STEP 6: Let Grout Rest (slake) for Up to 10 Minutes.

Allow the grout to “slake,” the term for letting it rest for five to 10 minutes so that the chemicals can bond. Without proper slaking, grout will be weaker and more prone to cracking and chipping. During slaking, moisture fully permeates all the powder. If the grout seems a little bit thicker after 10 minutes, don’t worry, and don’t add water.

STEP 7: Use a Grout Knife to Mix Thoroughly Once More.

For the final grouting step of your do-it-yourself tile project, thoroughly mix your grout batch once more and get to work.

What Consistency Should Grout Be Mixed To?

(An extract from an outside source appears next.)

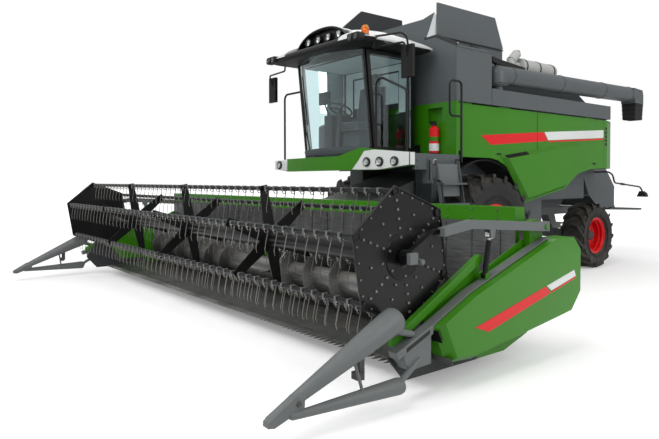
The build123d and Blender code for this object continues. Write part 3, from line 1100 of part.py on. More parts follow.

The consistency of the grout should resemble smooth peanut butter. It should be malleable but not drip when the trowel is lifted. More water should be added if the mixture is too stiff or if the dry powder is apparent. Add more grout powder if the mixture is too liquid and watery.


What is the Ratio for Mixing Grout?

You usually add two quarts of water to 25 pounds of powdered grout, though the proportions will vary slightly from product to product.

How Long to Leave Grout before Wiping?

Before removing extra grout, wait 15 to 20 minutes. According to Chavoustie, the balance is precarious. Too soon will result in too much being pulled from the joints if you wipe it. It gets harder to remove if you wait too long.

What Happens If Tile Grout is Too Wet?

Simply add more powder to thicken your grout mixture if you made it too liquid. Too-wet grout won’t adhere properly and may drip or smear, leaking out of the joints and creating a big mess. When wet grout finally dries, it might contract and crack.

What is the Correct Way to Mix Grout?

In order to get the right amount of powder to water, follow the manufacturer’s instructions. Use a grout-mixing knife or trowel to combine the powder and water in your work bucket while tilting it at a 45-degree angle. Remix the grout after letting it sit for five to ten minutes.


Mixing grout isn’t particularly challenging, but it may take some practice to get the consistency just right. If an additive is appropriate for your project, think about using one. You can quickly become an expert tile DIYer with the right equipment and some perseverance.